▼

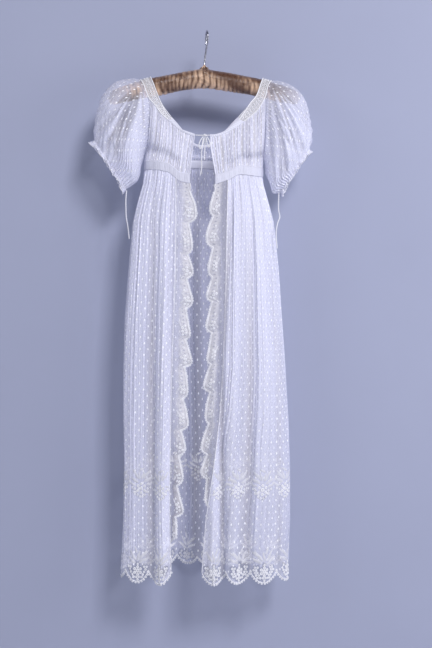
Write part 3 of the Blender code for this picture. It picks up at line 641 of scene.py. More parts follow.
def band(name, upper, lower, columns, thick, puff, ripple, pitch, piping, finish=tape):
    """A flat tube between two edges: its two faces stand thick apart, closing round at the edges as
    (1 - v^10)^0.5; the outer face is fuller by puff * (1 - 0.8 v^2), rolls up by piping next to
    each edge, and ripples along its length."""
    top, low = even(upper, columns), even(lower, columns)
    v = np.r_[np.linspace(-1, 1, 17), np.linspace(1, -1, 6)[1:-1]][None]
    face = np.r_[np.ones(17), -np.ones(4)][None]
    middle = (top + low) / 2
    run = run_of(middle)[:, None]
    out = outward(np.stack([top, middle, low]))[1][:, None]
    wave = np.sin(TAU * run / pitch + 0.9 * np.sin(run * 90) + 0.8 * v) * 0.6
    wave = wave + 0.4 * np.sin(TAU * run / (0.43 * pitch) + 2 + 0.5 * np.sin(run * 150) - v)
    half = thick / 2 * np.sqrt(1 - np.minimum(np.abs(v), 1) ** 10)
    full = (puff + ripple * wave) * (1 - v**2 * 0.8) + piping * np.exp(-(((np.abs(v) - 0.9) / 0.06) ** 2))
    lift = face * half + np.where(face > 0, full, 0.3 * ripple * wave)
    grid = middle[:, None] - (top - low)[:, None] / 2 * v[..., None] + out * lift[..., None]
    tall = float(size_of(top - low).mean())
    return surface(name, grid, finish, points(np.r_[v[0] * tall / 2, -tall / 2][None], run), ring=True, ends=True)


for name, columns in (("front_left", 150), ("front_right", 150), ("back", 280)):
    edge = smooth_line(WAIST[name.split("_")[-1]], 300)
    piece = band("waistband_" + name + "_cloth", edge, edge - (0, 0, WAISTBAND), columns, thick=0.0011,
                 puff=0.0003, ripple=0.00045, pitch=0.0125, piping=0.0003, finish=band_cotton_shaded)
    settle(piece, "cotton_tape", "waistband_" + name)


# ---- Bodice ----
# Two short front panels and a back of the dotted muslin, gathered between the neck casing above and
# the waistband below. The front edges are turned under and hemmed.
STRAP = {
    "left": {
        "neck front": ((-70, -34.5, -190), (-80, -32, -180), (-90, -28, -162), (-99, -24, -141)),
        "arm front": ((-81, -34.3, -190), (-96, -32, -176), (-107, -29, -160), (-121, -25, -143)),
        "neck back": ((-75, 31, -172), (-89, 28, -154), (-101, 24, -133)),
        "arm back": ((-84, 32, -177), (-98, 31, -166), (-110, 28, -152), (-124, 25, -134)),
        "neck on pad": (-109, -117), "arm on pad": (-130, -139.5)},
    "right": {
        "neck front": ((66, -35, -190), (80, -31, -169), (90, -28, -154), (103, -24, -137)),
        "arm front": ((78, -35, -194), (91, -33, -184), (107, -30, -169), (122, -25, -143)),
        "neck back": ((66, 30, -173), (76, 28, -162), (93, 26, -144), (104, 24, -128)),
        "arm back": ((78, 31.4, -182), (92, 30, -174), (109, 28, -159), (124, 25, -134)),
        "neck on pad": (110, 117), "arm on pad": (127, 136)},
}
NECK = {
    "left": ((-70, -34.5, -190), (-55, -39.5, -208), (-40, -42.5, -215), (-24, -45, -221)),
    "right": ((66, -35, -190), (53, -38.5, -202), (36, -42, -215), (18, -44.3, -221.5), (7, -45, -222)),
    "back": ((-75, 31, -172), (-58, 34, -191), (-41, 36, -213), (-25, 37, -228), (-9, 37, -231),
             (7, 37, -228), (23, 36, -216), (41, 34, -198), (58, 31, -180), (66, 30, -173)),
}
UNDER_NECK = {
    "left": ((-81, -34.3, -190), (-69, -37.5, -201), (-58, -40, -211), (-42, -42.7, -220), (-24, -45.2, -227)),
    "right": ((78, -35, -194), (61, -39, -207), (41, -42, -219), (21, -44.3, -226.5), (7.5, -45.2, -227.5)),
    "back": ((-84, 32, -177), (-65, 34.3, -200), (-43, 36.3, -223), (-25, 37, -234), (-9, 37.2, -237),
             (7, 37, -235), (26, 36.2, -224), (45, 34.5, -208), (62, 32.5, -192), (78, 31.4, -182)),
}
ARM = {
    "left": {
        "front": ((-121, -25, -143), (-118, -27, -168), (-119, -26, -199), (-121, -18, -229), (-126, 0, -247)),
        "back": ((-124, 25, -134), (-122, 27, -158), (-122, 26, -190), (-124, 18, -224), (-126, 0, -247))},
    "right": {
        "front": ((122, -25, -143), (122, -28, -179), (121, -26, -214), (120, -18, -244), (120, 0, -262)),
        "back": ((124, 25, -134), (124, 28, -169), (123, 26, -205), (122, 18, -238), (120, 0, -262))},
}
FRONT_EDGE = {"left": ((-24, -45.2, -227), (-28, -46, -254), (-34, -44.5, -304)),
              "right": ((7.5, -45.2, -227.5), (9, -46, -254), (18, -45, -306))}


def patch(top, bottom, left, right):
    """A Coons patch: the blend of its left and right edges, plus the blend of its top and bottom,
    less the blend of its corners."""
    u = np.linspace(0, 1, len(top))[None, :, None]
    v = np.linspace(0, 1, len(left))[:, None, None]
    corners = (1 - u) * (1 - v) * top[0] + u * (1 - v) * top[-1] + (1 - u) * v * bottom[0] + u * v * bottom[-1]
    return left[:, None] * (1 - u) + right[:, None] * u + top[None] * (1 - v) + bottom[None] * v - corners


def bodice_panel(name, top, bottom, left, right, columns, rows, count, seed, close):
    """A gathered panel within its four edges. close is how dense its cloth is beyond the gathers."""
    grid = patch(smooth_line(top, columns), smooth_line(bottom, columns),
                 smooth_line(left, rows), smooth_line(right, rows))
    part = np.linspace(0, 1, columns)[None]
    v = np.linspace(0, 1, rows)[:, None]
    from_seam = np.minimum(v, 1 - v)
    tall = size_of(np.diff(grid, axis=0)).sum(0)[None]
    fan = part + 0.012 * np.sin(np.pi * v) * np.sin(TAU * part * 1.5)
    wave = gathers(fan, from_seam * tall * 0.5, count, seed, depth=0.00125)
    rng = np.random.default_rng(seed)
    sag = 0.0009 * np.sin(TAU * (3.3 * part + 0.35 * v) + rng.uniform(0, 6)) * np.sin(np.pi * v)
    hold = np.minimum(1, from_seam / 0.05) * 0.75 + 0.25
    front = name != "bodice_back"
    edges = np.minimum(1, part / 0.02) * (1 if front else np.minimum(1, (1 - part) / 0.02))
    out = outward(grid)
    grid = grid + out * (((wave + sag) * hold - 0.0002) * edges)[..., None]
    step = size_of(np.diff(grid, axis=1))
    flat = float(step.sum(1).mean()) * 1.35
    step = np.concatenate([step, step[:, -1:]], axis=1)
    packed = np.clip(flat / (columns - 1) / step, 1.0, 2.6) * close
    # Painted shade: colour darkened in the troughs of the gathers, and a little over the whole of each front.
    valley = np.clip(-wave / 0.0011, 0, 1)
    piece = surface(name + "_cloth", grid, muslin, points(part * flat, -v * tall),
                    packed=packed, valley=0.16 + 0.84 * valley if front else 0.55 * valley)
    settle(piece, "dotted_muslin", name)
    return grid, out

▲

Please reproduce every line of the material word for word.

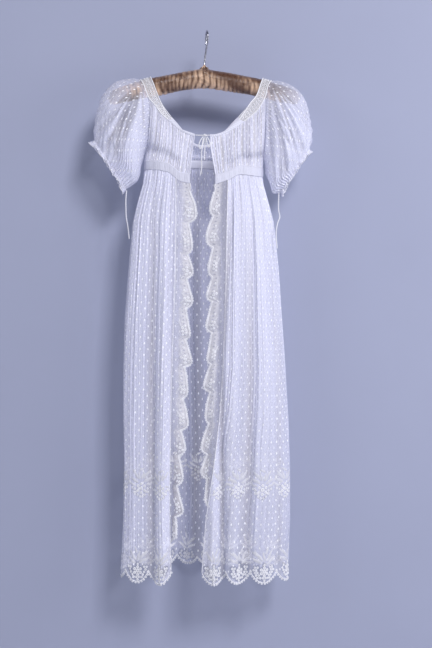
Write part 3 of the Blender code for this picture. It picks up at line 641 of scene.py. More parts follow.
def band(name, upper, lower, columns, thick, puff, ripple, pitch, piping, finish=tape):
    """A flat tube between two edges: its two faces stand thick apart, closing round at the edges as
    (1 - v^10)^0.5; the outer face is fuller by puff * (1 - 0.8 v^2), rolls up by piping next to
    each edge, and ripples along its length."""
    top, low = even(upper, columns), even(lower, columns)
    v = np.r_[np.linspace(-1, 1, 17), np.linspace(1, -1, 6)[1:-1]][None]
    face = np.r_[np.ones(17), -np.ones(4)][None]
    middle = (top + low) / 2
    run = run_of(middle)[:, None]
    out = outward(np.stack([top, middle, low]))[1][:, None]
    wave = np.sin(TAU * run / pitch + 0.9 * np.sin(run * 90) + 0.8 * v) * 0.6
    wave = wave + 0.4 * np.sin(TAU * run / (0.43 * pitch) + 2 + 0.5 * np.sin(run * 150) - v)
    half = thick / 2 * np.sqrt(1 - np.minimum(np.abs(v), 1) ** 10)
    full = (puff + ripple * wave) * (1 - v**2 * 0.8) + piping * np.exp(-(((np.abs(v) - 0.9) / 0.06) ** 2))
    lift = face * half + np.where(face > 0, full, 0.3 * ripple * wave)
    grid = middle[:, None] - (top - low)[:, None] / 2 * v[..., None] + out * lift[..., None]
    tall = float(size_of(top - low).mean())
    return surface(name, grid, finish, points(np.r_[v[0] * tall / 2, -tall / 2][None], run), ring=True, ends=True)


for name, columns in (("front_left", 150), ("front_right", 150), ("back", 280)):
    edge = smooth_line(WAIST[name.split("_")[-1]], 300)
    piece = band("waistband_" + name + "_cloth", edge, edge - (0, 0, WAISTBAND), columns, thick=0.0011,
                 puff=0.0003, ripple=0.00045, pitch=0.0125, piping=0.0003, finish=band_cotton_shaded)
    settle(piece, "cotton_tape", "waistband_" + name)


# ---- Bodice ----
# Two short front panels and a back of the dotted muslin, gathered between the neck casing above and
# the waistband below. The front edges are turned under and hemmed.
STRAP = {
    "left": {
        "neck front": ((-70, -34.5, -190), (-80, -32, -180), (-90, -28, -162), (-99, -24, -141)),
        "arm front": ((-81, -34.3, -190), (-96, -32, -176), (-107, -29, -160), (-121, -25, -143)),
        "neck back": ((-75, 31, -172), (-89, 28, -154), (-101, 24, -133)),
        "arm back": ((-84, 32, -177), (-98, 31, -166), (-110, 28, -152), (-124, 25, -134)),
        "neck on pad": (-109, -117), "arm on pad": (-130, -139.5)},
    "right": {
        "neck front": ((66, -35, -190), (80, -31, -169), (90, -28, -154), (103, -24, -137)),
        "arm front": ((78, -35, -194), (91, -33, -184), (107, -30, -169), (122, -25, -143)),
        "neck back": ((66, 30, -173), (76, 28, -162), (93, 26, -144), (104, 24, -128)),
        "arm back": ((78, 31.4, -182), (92, 30, -174), (109, 28, -159), (124, 25, -134)),
        "neck on pad": (110, 117), "arm on pad": (127, 136)},
}
NECK = {
    "left": ((-70, -34.5, -190), (-55, -39.5, -208), (-40, -42.5, -215), (-24, -45, -221)),
    "right": ((66, -35, -190), (53, -38.5, -202), (36, -42, -215), (18, -44.3, -221.5), (7, -45, -222)),
    "back": ((-75, 31, -172), (-58, 34, -191), (-41, 36, -213), (-25, 37, -228), (-9, 37, -231),
             (7, 37, -228), (23, 36, -216), (41, 34, -198), (58, 31, -180), (66, 30, -173)),
}
UNDER_NECK = {
    "left": ((-81, -34.3, -190), (-69, -37.5, -201), (-58, -40, -211), (-42, -42.7, -220), (-24, -45.2, -227)),
    "right": ((78, -35, -194), (61, -39, -207), (41, -42, -219), (21, -44.3, -226.5), (7.5, -45.2, -227.5)),
    "back": ((-84, 32, -177), (-65, 34.3, -200), (-43, 36.3, -223), (-25, 37, -234), (-9, 37.2, -237),
             (7, 37, -235), (26, 36.2, -224), (45, 34.5, -208), (62, 32.5, -192), (78, 31.4, -182)),
}
ARM = {
    "left": {
        "front": ((-121, -25, -143), (-118, -27, -168), (-119, -26, -199), (-121, -18, -229), (-126, 0, -247)),
        "back": ((-124, 25, -134), (-122, 27, -158), (-122, 26, -190), (-124, 18, -224), (-126, 0, -247))},
    "right": {
        "front": ((122, -25, -143), (122, -28, -179), (121, -26, -214), (120, -18, -244), (120, 0, -262)),
        "back": ((124, 25, -134), (124, 28, -169), (123, 26, -205), (122, 18, -238), (120, 0, -262))},
}
FRONT_EDGE = {"left": ((-24, -45.2, -227), (-28, -46, -254), (-34, -44.5, -304)),
              "right": ((7.5, -45.2, -227.5), (9, -46, -254), (18, -45, -306))}


def patch(top, bottom, left, right):
    """A Coons patch: the blend of its left and right edges, plus the blend of its top and bottom,
    less the blend of its corners."""
    u = np.linspace(0, 1, len(top))[None, :, None]
    v = np.linspace(0, 1, len(left))[:, None, None]
    corners = (1 - u) * (1 - v) * top[0] + u * (1 - v) * top[-1] + (1 - u) * v * bottom[0] + u * v * bottom[-1]
    return left[:, None] * (1 - u) + right[:, None] * u + top[None] * (1 - v) + bottom[None] * v - corners


def bodice_panel(name, top, bottom, left, right, columns, rows, count, seed, close):
    """A gathered panel within its four edges. close is how dense its cloth is beyond the gathers."""
    grid = patch(smooth_line(top, columns), smooth_line(bottom, columns),
                 smooth_line(left, rows), smooth_line(right, rows))
    part = np.linspace(0, 1, columns)[None]
    v = np.linspace(0, 1, rows)[:, None]
    from_seam = np.minimum(v, 1 - v)
    tall = size_of(np.diff(grid, axis=0)).sum(0)[None]
    fan = part + 0.012 * np.sin(np.pi * v) * np.sin(TAU * part * 1.5)
    wave = gathers(fan, from_seam * tall * 0.5, count, seed, depth=0.00125)
    rng = np.random.default_rng(seed)
    sag = 0.0009 * np.sin(TAU * (3.3 * part + 0.35 * v) + rng.uniform(0, 6)) * np.sin(np.pi * v)
    hold = np.minimum(1, from_seam / 0.05) * 0.75 + 0.25
    front = name != "bodice_back"
    edges = np.minimum(1, part / 0.02) * (1 if front else np.minimum(1, (1 - part) / 0.02))
    out = outward(grid)
    grid = grid + out * (((wave + sag) * hold - 0.0002) * edges)[..., None]
    step = size_of(np.diff(grid, axis=1))
    flat = float(step.sum(1).mean()) * 1.35
    step = np.concatenate([step, step[:, -1:]], axis=1)
    packed = np.clip(flat / (columns - 1) / step, 1.0, 2.6) * close
    # Painted shade: colour darkened in the troughs of the gathers, and a little over the whole of each front.
    valley = np.clip(-wave / 0.0011, 0, 1)
    piece = surface(name + "_cloth", grid, muslin, points(part * flat, -v * tall),
                    packed=packed, valley=0.16 + 0.84 * valley if front else 0.55 * valley)
    settle(piece, "dotted_muslin", name)
    return grid, out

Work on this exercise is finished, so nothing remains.